**Information shown:**
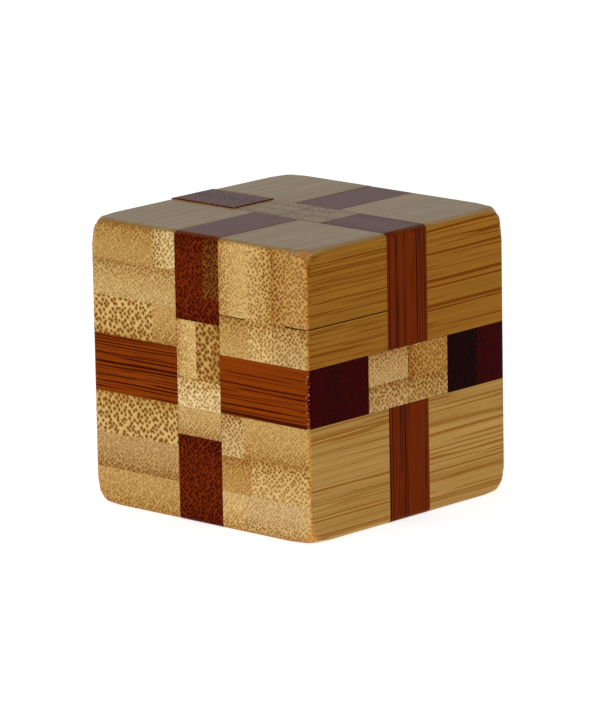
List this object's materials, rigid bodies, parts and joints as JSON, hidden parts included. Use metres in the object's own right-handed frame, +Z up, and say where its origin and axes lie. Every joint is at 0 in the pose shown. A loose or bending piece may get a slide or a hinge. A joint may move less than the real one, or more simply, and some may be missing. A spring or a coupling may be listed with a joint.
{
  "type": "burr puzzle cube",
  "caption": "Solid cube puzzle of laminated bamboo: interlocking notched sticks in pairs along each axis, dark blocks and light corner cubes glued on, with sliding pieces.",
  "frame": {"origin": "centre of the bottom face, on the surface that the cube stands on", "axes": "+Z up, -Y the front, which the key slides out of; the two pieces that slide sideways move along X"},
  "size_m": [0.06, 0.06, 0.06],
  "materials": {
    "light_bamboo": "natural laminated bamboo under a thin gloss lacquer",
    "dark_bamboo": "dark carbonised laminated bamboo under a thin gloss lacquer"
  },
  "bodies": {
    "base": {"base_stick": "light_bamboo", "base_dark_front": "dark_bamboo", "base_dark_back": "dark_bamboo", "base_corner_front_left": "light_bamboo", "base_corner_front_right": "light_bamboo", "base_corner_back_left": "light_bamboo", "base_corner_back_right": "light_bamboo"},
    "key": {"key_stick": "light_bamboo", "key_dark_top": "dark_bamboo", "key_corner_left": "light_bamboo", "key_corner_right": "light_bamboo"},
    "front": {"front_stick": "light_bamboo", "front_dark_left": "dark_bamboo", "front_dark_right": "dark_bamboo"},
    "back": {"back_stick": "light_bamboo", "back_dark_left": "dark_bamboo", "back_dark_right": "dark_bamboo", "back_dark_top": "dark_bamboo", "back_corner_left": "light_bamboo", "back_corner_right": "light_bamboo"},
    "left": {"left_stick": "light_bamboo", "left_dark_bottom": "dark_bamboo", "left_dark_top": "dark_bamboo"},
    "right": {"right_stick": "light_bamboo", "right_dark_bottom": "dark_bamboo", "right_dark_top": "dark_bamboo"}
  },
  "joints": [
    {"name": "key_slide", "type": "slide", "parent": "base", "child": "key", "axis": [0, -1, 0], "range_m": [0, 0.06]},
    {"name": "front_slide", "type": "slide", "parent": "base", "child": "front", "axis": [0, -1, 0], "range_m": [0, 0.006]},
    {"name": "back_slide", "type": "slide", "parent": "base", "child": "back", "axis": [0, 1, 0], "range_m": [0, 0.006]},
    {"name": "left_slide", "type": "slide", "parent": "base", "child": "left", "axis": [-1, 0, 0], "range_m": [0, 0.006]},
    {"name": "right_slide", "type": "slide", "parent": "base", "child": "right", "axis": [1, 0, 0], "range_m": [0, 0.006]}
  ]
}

**Task prompt:**
Find each line with the string "materials" and copy it out.

**Exercise result:**
List this object's materials, rigid bodies, parts and joints as JSON, hidden parts included. Use metres in the object's own right-handed frame, +Z up, and say where its origin and axes lie. Every joint is at 0 in the pose shown. A loose or bending piece may get a slide or a hinge. A joint may move less than the real one, or more simply, and some may be missing. A spring or a coupling may be listed with a joint.
  "materials": {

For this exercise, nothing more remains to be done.